Время это было бесспорно лучшим в жизни мальчика – тогда еще не гуттаперчевого, но обыкновенного, какими бывают все мальчики. Сколько раз потом рассказывал он о Черной речке клоуну Эдвардсу. Но Петя говорил скоро и с увлечением; Эдвардс едва понимал по-русски; отсюда выходил всегда целый ряд недоразумений. Думая, что мальчик рассказывает ему о каком-то волшебном сне, и не зная, что отвечать ему, – Эдвардс ограничивался тем обыкновенно, что ласково проводил ему ладонью по волосам снизу вверх и добродушно посмеивался.

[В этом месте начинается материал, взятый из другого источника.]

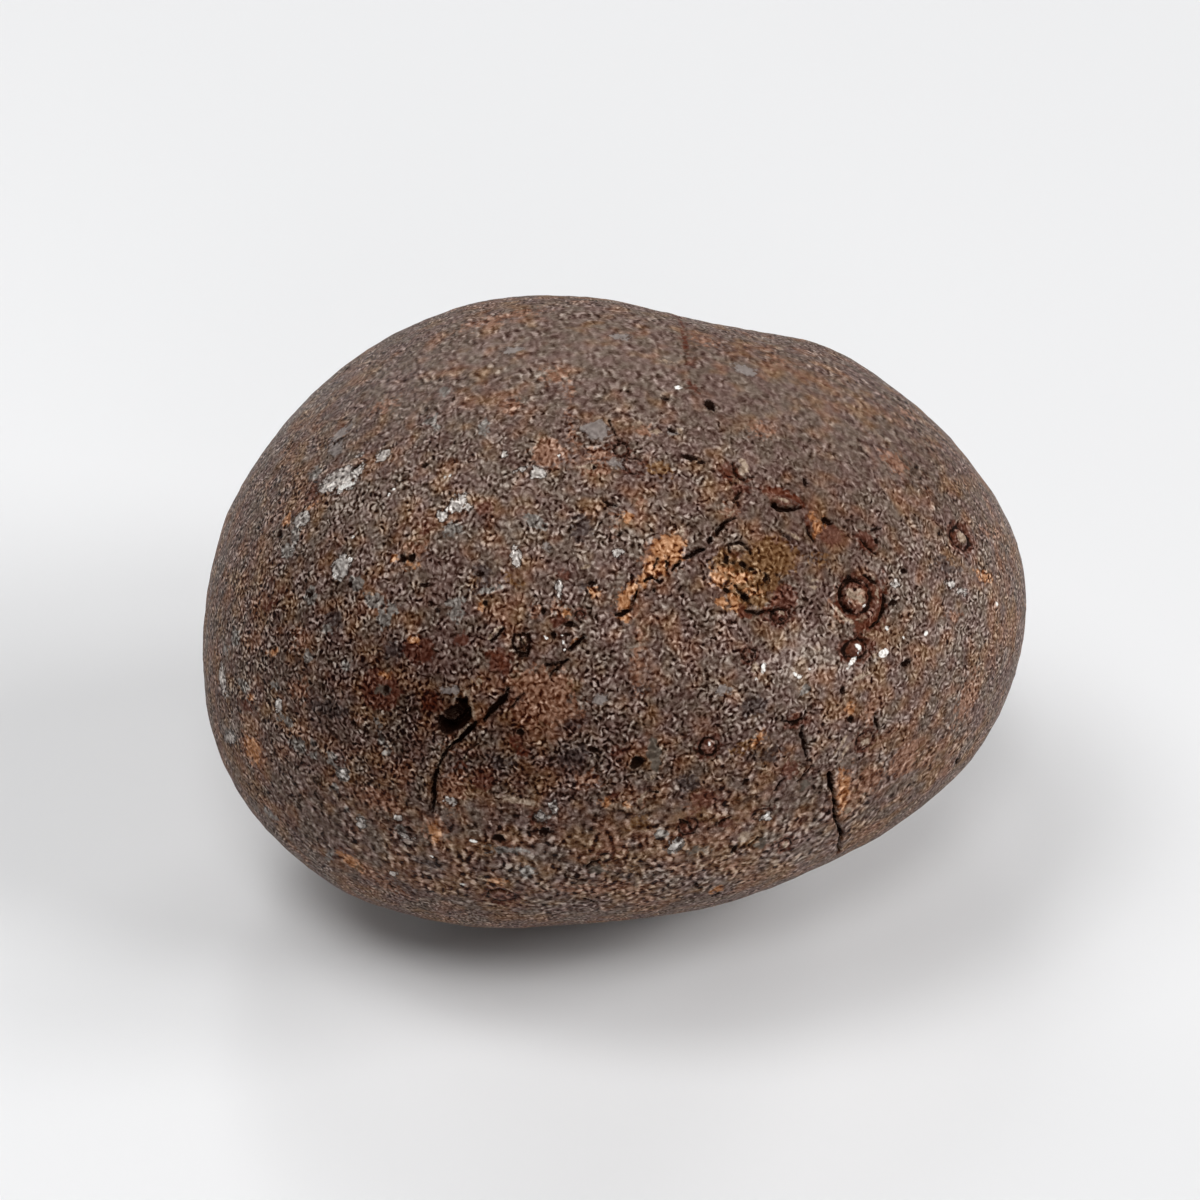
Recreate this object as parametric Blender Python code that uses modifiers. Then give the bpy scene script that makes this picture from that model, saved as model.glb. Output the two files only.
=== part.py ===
"""Stony meteorite: one rounded, weathered stone that rests on a small flat spot.

The stone is one piece of rock. It is egg-shaped, with a big blunt end at -X and a
smaller end at +X, a shallow waist across its upper back, and a small flat worn on
its underside. Metres, +Z up, origin at the middle of that flat, +X along the
longest side, towards the smaller end. -Y is the face that carries the crack.
"""

import math

import bmesh
import bpy
import numpy as np
from mathutils import Vector

# ---------------------------------------------------------------- dimensions
MM = 0.001

HALF_LENGTH = 14.5   # mm, centre to either end before the swells below
HALF_DEPTH = 12.1    # mm, centre to front and back
HALF_HEIGHT = 11.0   # mm, centre to top and bottom
FULLNESS = 2.1       # 2 is an ellipsoid, higher is boxier
REST_FLAT_DEPTH = 0.16   # mm of the underside worn away, which makes the flat

# Swells and flats: name, azimuth and elevation of its middle seen from the centre
# (degrees, azimuth 0 at +X and 90 at +Y), reach in degrees, height in mm.
SWELLS = (
    ("back shoulder flat", 42, 43, 34, -1.0),
    ("waist notch", 60, 46, 12, -0.3),
    ("small end tip", -5, -4, 30, 0.9),
    ("big end heel", 200, -33, 36, 1.0),
    ("big end upper flank", 150, 20, 26, -0.45),
    ("crown", 105, 54, 26, 0.25),
    ("belly", -110, -60, 30, -0.2),
    ("lower front flank", -44, -38, 24, -0.25),
    ("back hollow", 108, -12, 26, -0.5),
    ("lower back swell", 62, -42, 22, 0.25),
    ("big end facet", 176, 8, 18, -0.15),
)

CAGE_CUTS = 5        # cuts across each side of the cage
SMOOTH_LEVELS = 2    # subdivision levels over the cage
CAGE_PASSES = 5      # rounds of lifting the cage until its smooth surface is the stone's


def direction(azimuth, elevation):
    a, e = math.radians(azimuth), math.radians(elevation)
    return np.array((math.cos(e) * math.cos(a), math.cos(e) * math.sin(a), math.sin(e)))


def stone_radius(u):
    """Distance in mm from the centre to the surface, for unit directions u (N, 3)."""
    axes = np.array((HALF_LENGTH, HALF_DEPTH, HALF_HEIGHT))
    r = (np.abs(u / axes) ** FULLNESS).sum(axis=1) ** (-1.0 / FULLNESS)
    for _name, azimuth, elevation, reach, height in SWELLS:
        angle = np.degrees(np.arccos(np.clip(u @ direction(azimuth, elevation), -1.0, 1.0)))
        r = r + height * np.exp(-((angle / reach) ** 2))
    return r


def even_sphere(count):
    """Unit directions spread evenly over the sphere."""
    i = np.arange(count) + 0.5
    polar = np.arccos(1.0 - 2.0 * i / count)
    turn = math.pi * (1.0 + math.sqrt(5.0)) * i
    return np.stack((np.cos(turn) * np.sin(polar), np.sin(turn) * np.sin(polar), np.cos(polar)), axis=1)


def lowest_point():
    """The lowest point of the whole stone, in mm from its centre."""
    u = even_sphere(60000)
    points = u * stone_radius(u)[:, None]
    return points[points[:, 2].argmin()]


def collection(name):
    found = bpy.data.collections.new(name)
    bpy.context.scene.collection.children.link(found)
    return found


def rock_material():
    material = bpy.data.materials.new("weathered_chondrite")
    material.use_nodes = True
    shader = material.node_tree.nodes["Principled BSDF"]
    shader.inputs["Base Color"].default_value = (0.115, 0.082, 0.064, 1.0)
    shader.inputs["Roughness"].default_value = 0.55
    shader.inputs["Metallic"].default_value = 0.0
    material.diffuse_color = (0.115, 0.082, 0.064, 1.0)
    return material


def smoothed(bm, points):
    """Where subdivision without end takes each corner of a cage of four-sided faces."""
    out = np.empty_like(points)
    for vert in bm.verts:
        n = len(vert.link_faces)
        beside = sum(points[edge.other_vert(vert).index] for edge in vert.link_edges)
        across = 0.0
        for loop in vert.link_loops:
            across = across + points[loop.link_loop_next.link_loop_next.vert.index]
        out[vert.index] = (n * n * points[vert.index] + 4.0 * beside + across) / (n * (n + 5.0))
    return out


def build_cage(low):
    """A cube cut into a grid, rounded to a sphere of even cells, then pushed out to the stone.

    A smoothed surface lies inside its cage, so the cage is lifted by what it falls short.
    """
    bm = bmesh.new()
    bmesh.ops.create_cube(bm, size=2.0)
    bmesh.ops.subdivide_edges(bm, edges=bm.edges[:], cuts=CAGE_CUTS, use_grid_fill=True)
    bm.verts.index_update()
    u = np.array([[math.tan(c * math.pi / 4.0) for c in v.co] for v in bm.verts])
    u /= np.linalg.norm(u, axis=1)[:, None]
    wanted = u * stone_radius(u)[:, None]
    points = wanted.copy()
    for _ in range(CAGE_PASSES):
        points += wanted - smoothed(bm, points)
    points -= np.array((low[0], low[1], low[2] + REST_FLAT_DEPTH))
    for vert, point in zip(bm.verts, points):
        vert.co = Vector(point * MM)
    mesh = bpy.data.meshes.new("meteorite_stone")
    bm.to_mesh(mesh)
    bm.free()
    mesh.shade_smooth()
    return mesh


def main():
    for old in list(bpy.data.objects):
        bpy.data.objects.remove(old, do_unlink=True)

    parts = collection("stony_meteorite")
    cutters = collection("cutters")
    low = lowest_point()

    stone = bpy.data.objects.new("meteorite_stone", build_cage(low))
    stone.data.materials.append(rock_material())
    parts.objects.link(stone)

    smooth = stone.modifiers.new("rounding", "SUBSURF")
    smooth.levels = SMOOTH_LEVELS
    smooth.render_levels = SMOOTH_LEVELS

    # A block whose top is the plane z = 0 takes off the underside and leaves the rest flat.
    bm = bmesh.new()
    bmesh.ops.create_cube(bm, size=1.0)
    bmesh.ops.scale(bm, vec=Vector((30.0, 30.0, 6.0)) * MM, verts=bm.verts[:])
    bmesh.ops.translate(bm, vec=Vector((0.0, 0.0, -3.0)) * MM, verts=bm.verts[:])
    block = bpy.data.meshes.new("rest_flat_cutter")
    bm.to_mesh(block)
    bm.free()
    cutter = bpy.data.objects.new("rest_flat_cutter", block)
    cutter.hide_render = True
    cutter.display_type = "WIRE"
    cutters.objects.link(cutter)

    flat = stone.modifiers.new("rest_flat", "BOOLEAN")
    flat.operation = "DIFFERENCE"
    flat.solver = "EXACT"
    flat.object = cutter


main()
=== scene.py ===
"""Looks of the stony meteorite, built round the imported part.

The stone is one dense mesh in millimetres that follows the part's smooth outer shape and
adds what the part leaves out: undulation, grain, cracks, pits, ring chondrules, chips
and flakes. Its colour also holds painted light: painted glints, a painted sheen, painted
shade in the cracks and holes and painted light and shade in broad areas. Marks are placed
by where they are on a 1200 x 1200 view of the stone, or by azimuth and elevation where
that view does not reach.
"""

import math

import bpy
import numpy as np
from mathutils import Matrix, Vector
from mathutils.bvhtree import BVHTree


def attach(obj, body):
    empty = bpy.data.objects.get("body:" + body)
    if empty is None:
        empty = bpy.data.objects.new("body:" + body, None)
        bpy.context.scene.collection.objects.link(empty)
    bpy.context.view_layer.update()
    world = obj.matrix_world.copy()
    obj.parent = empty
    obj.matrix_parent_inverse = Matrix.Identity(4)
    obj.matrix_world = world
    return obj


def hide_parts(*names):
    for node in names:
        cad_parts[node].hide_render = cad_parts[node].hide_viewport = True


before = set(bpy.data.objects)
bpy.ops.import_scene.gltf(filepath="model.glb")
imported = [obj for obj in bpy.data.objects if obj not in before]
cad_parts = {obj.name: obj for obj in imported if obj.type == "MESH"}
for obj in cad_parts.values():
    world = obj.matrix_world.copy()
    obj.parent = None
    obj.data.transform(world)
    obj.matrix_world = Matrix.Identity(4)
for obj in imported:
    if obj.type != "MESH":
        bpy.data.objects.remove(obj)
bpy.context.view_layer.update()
MM = 0.001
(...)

И так Анне жилось изрядно; но прошел год, другой, и вдруг, совершенно опять неожиданно, объявила она, что выходит замуж. «Как? Что? За кого?..» – послышалось с разных сторон. На этот раз жених оказался подмастерьем из портных. Каким образом, где сделано было знакомство, – никто не знал. Все окончательно только ахнули, увидев жениха – человека ростом с наперсток, съеженного, с лицом желтым, как испеченная луковица, притом еще прихрамывающего на левую ногу, – ну, словом, как говорится, совершенного михрютку.
Никто решительно ничего не понимал. Всех меньше, конечно, мог понять Петя. Он горько плакал, когда его уводили с Черной речки, и еще громче зарыдал на свадьбе матери, когда в конце пирушки один из гостей ухватил вотчима за галстук и начал душить его, между тем как мать с криком бросилась разнимать их.

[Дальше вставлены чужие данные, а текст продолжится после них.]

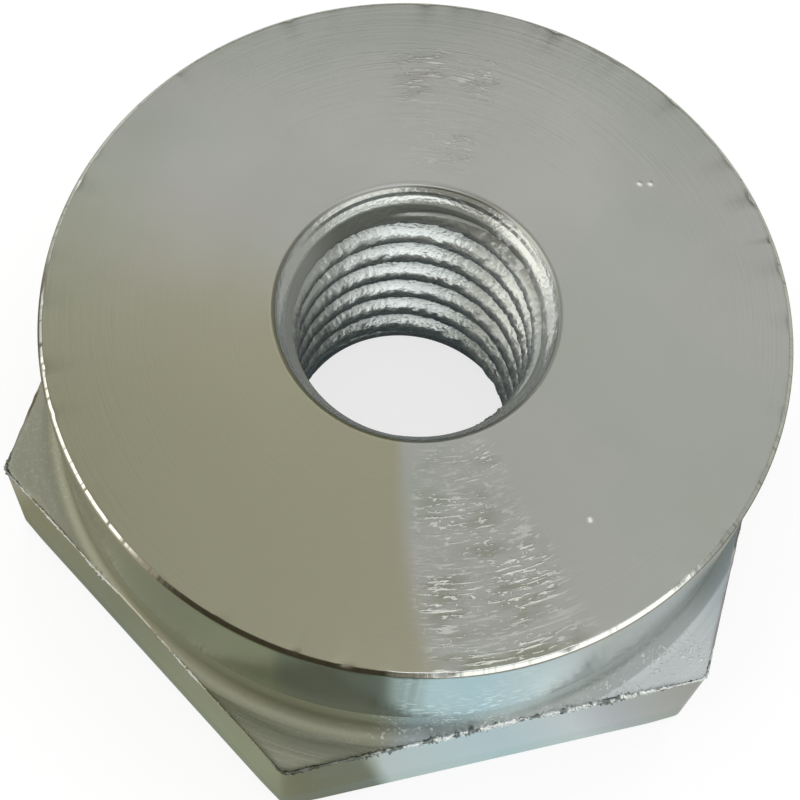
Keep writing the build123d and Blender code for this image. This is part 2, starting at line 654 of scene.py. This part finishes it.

Не прошло нескольких дней, и наступила уже очередь Анны пожалеть о торопливости связать себя брачными узами. Но дело было сделано; каяться было поздно. Портной проводил день в мастерской; к вечеру только возвращался он в свою каморку, сопровождаемый всегда приятелями, в числе которых лучшим другом был тот, который собирался задушить его на свадьбе. Каждый приносил поочередно водки, и начиналась попойка, оканчивавшаяся обыкновенно свалкой. Тут доставалось всегда Анне, попадало также мимоходом на долю мальчика. Сущая была каторга! Худшим для Анны было то, что муж почему-то невзлюбил Петю; он косил на него с первого дня; при каждом случае он изловчался зацепить его и, как только напивался, грозил утопить его в проруби.

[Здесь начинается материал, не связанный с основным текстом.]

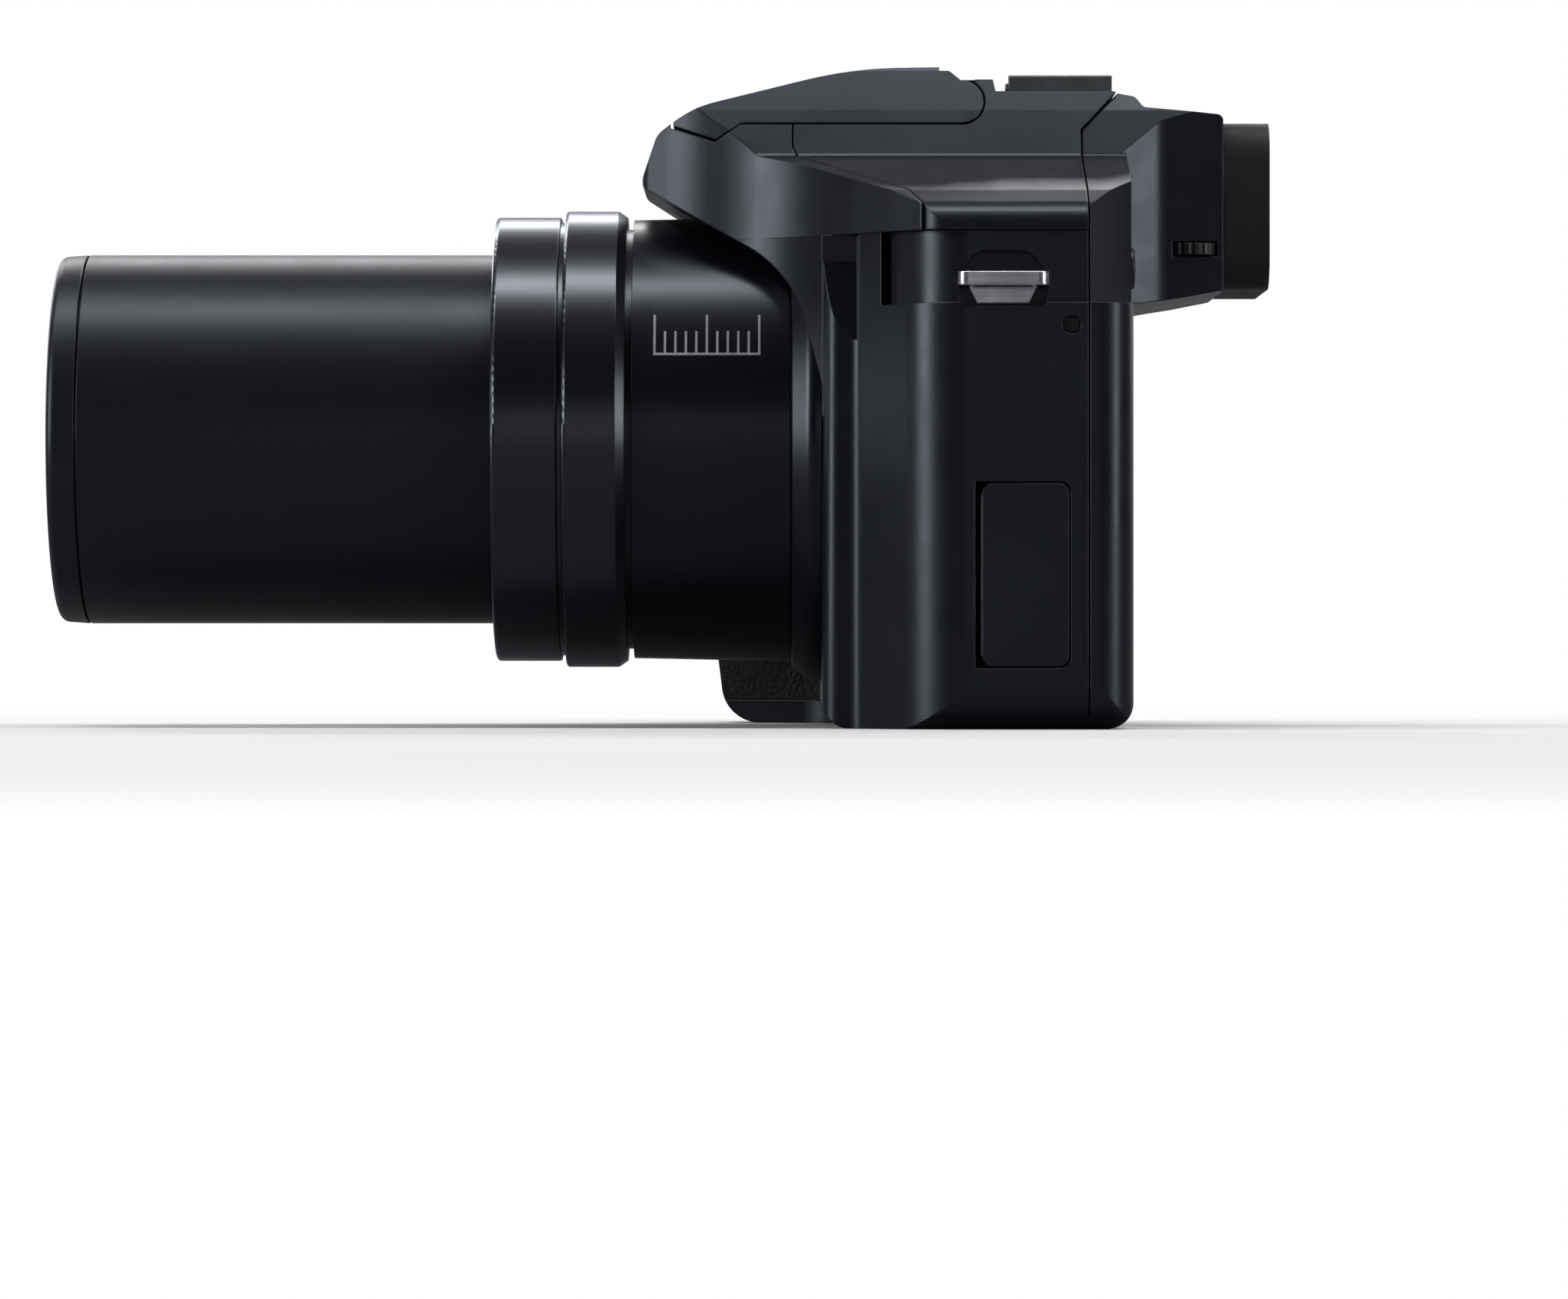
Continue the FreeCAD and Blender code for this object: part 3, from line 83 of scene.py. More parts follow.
def blend(tree, mask, under, over):
    """The colour over laid on the colour under by a mask; a colour is a socket or three numbers."""
    made = put(tree, "ShaderNodeMix", {"data_type": "RGBA"})
    tree.links.new(mask, made.inputs[0])
    for place, colour in ((6, under), (7, over)):
        if isinstance(colour, tuple):
            made.inputs[place].default_value = (*colour, 1)
        else:
            tree.links.new(colour, made.inputs[place])
    return made.outputs[2]


# Spark texture: an even fine grain, broken by a coarser one, and the slow patches of sheen on a moulding.
grain, takes, gives = new_group(
    "spark_texture",
    [("Grain", "NodeSocketFloat", 4000.0), ("Patch", "NodeSocketFloat", 40.0)],
    [("Height", "NodeSocketFloat"), ("Patches", "NodeSocketFloat")],
)
where = put(grain, "ShaderNodeTexCoord").outputs["Object"]
fine = put(grain, "ShaderNodeTexNoise", Detail=2.0, Roughness=0.6)
cells = put(grain, "ShaderNodeTexVoronoi", {"feature": "SMOOTH_F1"})
slow = put(grain, "ShaderNodeTexNoise", Detail=3.0, Roughness=0.55)
for texture in (fine, cells, slow):
    grain.links.new(where, texture.inputs["Vector"])
grain.links.new(takes.outputs["Grain"], fine.inputs["Scale"])
grain.links.new(arithmetic(grain, "MULTIPLY", takes.outputs["Grain"], 0.5), cells.inputs["Scale"])
grain.links.new(takes.outputs["Patch"], slow.inputs["Scale"])
both = arithmetic(grain, "MULTIPLY", cells.outputs["Distance"], 0.7)
grain.links.new(arithmetic(grain, "ADD", fine.outputs["Fac"], both), gives.inputs["Height"])
grain.links.new(spread(grain, slow.outputs["Fac"], 0.0, 1.0, 0.3, 0.7), gives.inputs["Patches"])

# Soft corners: the small radius that every moulded or pressed edge has, and where that edge is.
corners, takes, gives = new_group(
    "soft_corners",
    [("Radius", "NodeSocketFloat", 0.0003)],
    [("Normal", "NodeSocketVector"), ("Edge", "NodeSocketFloat")],
)
rounded = put(corners, "ShaderNodeBevel", {"samples": 6})
corners.links.new(takes.outputs["Radius"], rounded.inputs["Radius"])
flat = put(corners, "ShaderNodeNewGeometry").outputs["Normal"]
match = put(corners, "ShaderNodeVectorMath", {"operation": "DOT_PRODUCT"})
corners.links.new(rounded.outputs["Normal"], match.inputs[0])
corners.links.new(flat, match.inputs[1])
corners.links.new(rounded.outputs["Normal"], gives.inputs["Normal"])
corners.links.new(spread(corners, match.outputs["Value"], 1.0, 0.0, 0.75, 0.995), gives.inputs["Edge"])

# Handling: a film of skin grease in soft blots, specks of dust on what faces up, hairline scuffs.
handling, takes, gives = new_group(
    "handling_marks",
    [("Specks", "NodeSocketFloat", 900.0)],
    [("Grease", "NodeSocketFloat"), ("Dust", "NodeSocketFloat"), ("Scuffs", "NodeSocketFloat")],
)
where = put(handling, "ShaderNodeTexCoord").outputs["Object"]
blots = put(handling, "ShaderNodeTexNoise", Scale=95.0, Detail=4.0, Roughness=0.6, Distortion=0.6)
specks = put(handling, "ShaderNodeTexVoronoi", {"feature": "F1"}, Randomness=1.0)
drift = put(handling, "ShaderNodeTexNoise", Scale=130.0, Detail=3.0)
stretch = put(handling, "ShaderNodeMapping", Scale=(60.0, 900.0, 1400.0), Rotation=(0.3, 0.5, 0.2))
scratch = put(handling, "ShaderNodeTexNoise", Scale=1.0, Detail=1.0, Distortion=0.2)
for texture in (blots, specks, drift):
    handling.links.new(where, texture.inputs["Vector"])
handling.links.new(where, stretch.inputs["Vector"])
handling.links.new(stretch.outputs["Vector"], scratch.inputs["Vector"])
handling.links.new(takes.outputs["Specks"], specks.inputs["Scale"])
upward = put(handling, "ShaderNodeSeparateXYZ")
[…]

Так как портной пропадал по нескольку дней сряду, деньги все пропивались и не на что было купить хлеба. Анна, для прокормления себя и ребенка, ходила на поденную работу. На это время поручала она мальчика старушке, жившей в одном с нею доме; летом старуха продавала яблоки, зимою торговала на Сенной вареным картофелем, тщательно прикрывая чугунный горшок тряпкой и усаживаясь на нем с большим удобством, когда на дворе было слишком холодно. Она всюду таскала Петю, который полюбил ее и называл «бабушкой».
По прошествии нескольких месяцев муж Анны совсем пропал; одни говорили – видели его в Кронштадте; другие уверяли, что он тайно обменял паспорт и переселился на жительство в Шлиссельбург, или «Шлюшино», как чаще выражались.
Вместо того чтобы свободнее вздохнуть, Анна окончательно тогда замоталась. Она сделалась какою-то шальною, лицо ее осунулось, в глазах явилось беспокойство, грудь впала, сама она страшно исхудала; к жалкому ее виду надо еще то прибавить, что вся она обносилась; нечего было ни надевать, ни закладывать; ее покрывали одни лохмотья. Наконец, однажды и она вдруг исчезла. Случайно дознались, что полиция подняла ее на улице в обессиленном от голода состоянии. Ее свезли в больницу. Соотечественница ее, прачка Варвара, навестив ее раз, сообщила знакомым, что Анна перестала узнавать знакомых и не сегодня завтра отдаст богу душу.